Exhaustion provides that when you buy a product, you own it or you are authorized to own it, even if it is patented. Consequently, patent owner’s rights are limited. As we can use, resell, donate as per our will . The patent holder cannot object or raise question in this case.
Lexmark use of patent law
Patentee like Lexmark is prepared to give up this control. Lexmark sells printers, but most importantly it sells ink cartridges. As anyone with home printer can attest, the continuing cost of replacing ink can quickly surpass the once-per-decade expense of a new printer. Frustrated by the consumers who buy cheap ink in bulk to refill their own cartridges and by companies that do the refilling for them.

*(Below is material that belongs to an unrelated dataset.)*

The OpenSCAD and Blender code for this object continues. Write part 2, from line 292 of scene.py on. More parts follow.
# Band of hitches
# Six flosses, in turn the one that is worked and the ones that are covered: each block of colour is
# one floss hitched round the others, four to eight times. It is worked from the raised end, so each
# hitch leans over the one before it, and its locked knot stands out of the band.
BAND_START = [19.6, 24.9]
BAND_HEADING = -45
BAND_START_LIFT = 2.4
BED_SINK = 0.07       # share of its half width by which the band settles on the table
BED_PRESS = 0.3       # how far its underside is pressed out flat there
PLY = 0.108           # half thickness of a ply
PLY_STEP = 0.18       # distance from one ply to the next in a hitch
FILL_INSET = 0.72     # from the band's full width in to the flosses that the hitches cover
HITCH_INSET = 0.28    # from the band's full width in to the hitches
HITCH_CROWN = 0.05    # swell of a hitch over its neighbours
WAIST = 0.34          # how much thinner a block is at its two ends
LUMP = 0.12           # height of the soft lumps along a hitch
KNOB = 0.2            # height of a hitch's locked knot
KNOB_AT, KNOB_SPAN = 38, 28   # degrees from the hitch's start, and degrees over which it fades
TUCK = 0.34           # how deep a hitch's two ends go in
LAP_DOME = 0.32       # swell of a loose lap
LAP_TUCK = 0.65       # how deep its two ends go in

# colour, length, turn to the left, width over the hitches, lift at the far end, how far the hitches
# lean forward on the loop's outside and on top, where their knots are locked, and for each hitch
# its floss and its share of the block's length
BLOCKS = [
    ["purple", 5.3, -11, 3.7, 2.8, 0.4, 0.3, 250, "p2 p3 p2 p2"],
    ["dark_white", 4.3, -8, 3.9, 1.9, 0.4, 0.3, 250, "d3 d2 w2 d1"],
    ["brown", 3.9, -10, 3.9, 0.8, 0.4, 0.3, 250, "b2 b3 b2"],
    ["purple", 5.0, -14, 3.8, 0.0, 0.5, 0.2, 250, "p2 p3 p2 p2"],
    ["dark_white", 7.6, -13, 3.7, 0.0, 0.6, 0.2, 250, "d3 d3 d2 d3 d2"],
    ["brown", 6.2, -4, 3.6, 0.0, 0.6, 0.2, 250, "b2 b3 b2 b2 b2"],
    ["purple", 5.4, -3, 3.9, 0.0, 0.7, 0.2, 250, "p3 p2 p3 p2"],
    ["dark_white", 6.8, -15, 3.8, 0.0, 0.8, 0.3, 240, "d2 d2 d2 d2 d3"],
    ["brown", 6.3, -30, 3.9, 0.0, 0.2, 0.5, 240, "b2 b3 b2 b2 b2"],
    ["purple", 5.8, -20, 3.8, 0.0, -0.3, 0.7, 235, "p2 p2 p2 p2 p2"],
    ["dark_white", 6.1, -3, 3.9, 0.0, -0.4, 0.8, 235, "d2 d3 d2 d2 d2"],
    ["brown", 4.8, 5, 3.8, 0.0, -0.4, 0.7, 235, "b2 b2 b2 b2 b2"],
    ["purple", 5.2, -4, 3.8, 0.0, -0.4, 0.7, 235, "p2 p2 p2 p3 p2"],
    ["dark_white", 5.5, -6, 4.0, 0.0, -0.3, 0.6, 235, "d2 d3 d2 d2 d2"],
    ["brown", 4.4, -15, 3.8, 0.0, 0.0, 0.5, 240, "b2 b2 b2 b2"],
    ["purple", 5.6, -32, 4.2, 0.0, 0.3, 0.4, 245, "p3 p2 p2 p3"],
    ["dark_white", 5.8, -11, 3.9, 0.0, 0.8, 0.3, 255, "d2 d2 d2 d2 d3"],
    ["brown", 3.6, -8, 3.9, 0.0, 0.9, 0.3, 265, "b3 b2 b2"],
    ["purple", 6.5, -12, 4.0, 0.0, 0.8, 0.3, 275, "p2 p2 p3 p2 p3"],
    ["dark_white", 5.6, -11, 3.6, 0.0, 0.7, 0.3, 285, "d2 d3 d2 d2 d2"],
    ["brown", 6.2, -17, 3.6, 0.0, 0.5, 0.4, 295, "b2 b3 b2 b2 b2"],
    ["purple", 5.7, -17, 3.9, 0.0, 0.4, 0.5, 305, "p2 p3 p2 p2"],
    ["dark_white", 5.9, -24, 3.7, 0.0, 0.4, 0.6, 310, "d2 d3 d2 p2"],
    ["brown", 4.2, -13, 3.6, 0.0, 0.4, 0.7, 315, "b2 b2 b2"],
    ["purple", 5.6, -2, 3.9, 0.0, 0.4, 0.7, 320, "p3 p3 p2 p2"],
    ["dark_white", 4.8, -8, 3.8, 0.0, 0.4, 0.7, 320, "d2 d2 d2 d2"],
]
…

Lexmark is now using the patent law to construct something resembling customer loyalty. This strategy isn’t unique; we see it when mobile phone companies lock their customer’s device to stop them from switching to a competition network. We see it when car companies, electronic manufacturers and even the tracker marker Deere & Co. try to clamp down on independent repair shops. Often those efforts rely on software locks that restrict low customers can use, or whether they can fix the things they buy.
Lexmark’s approaches in the quest
The company argued that the use of replacement ink cartridges bypassed its software locks in violation of the Digital Millennium Copyright Act. But the US court of appeals of the SIXTH Circuit saw the argument for what it was; a perversion of copyright law intended to thwart competition. So now Lexmark’s next strategy was to use the patent on its ink cartridges to restrict what consumers could do with them. Lexmark began selling cartridges with the notice on the packaging insisting that the product couldn’t be reused or transferred to the third parties. According to the company, anyone who refilled or resold that cartridge was a patent infringer, even if they owned them.
The Supreme Court should reject this power grab. It’s inconsistent with a century and a half precedent in which the court has consistently held that companies cannot use patent laws to restrict the use and transfer of product after authorized sale. Moreover, allowing patent holders to replace the straightforward rules of ownership with whatever restriction best suits those would impose heavy cost on the consumers.
Worryingly, most consumers simply won’t invest time to scour every label, click-through agreement or product manual to figure out the terms of each purchases and that’s a recipe for abuse. Imagine Toyota motocorp sold you a car, but sued you for a patent infringement after you had it repaired by an independent mechanic. It is the one Supreme Court wants to prevent.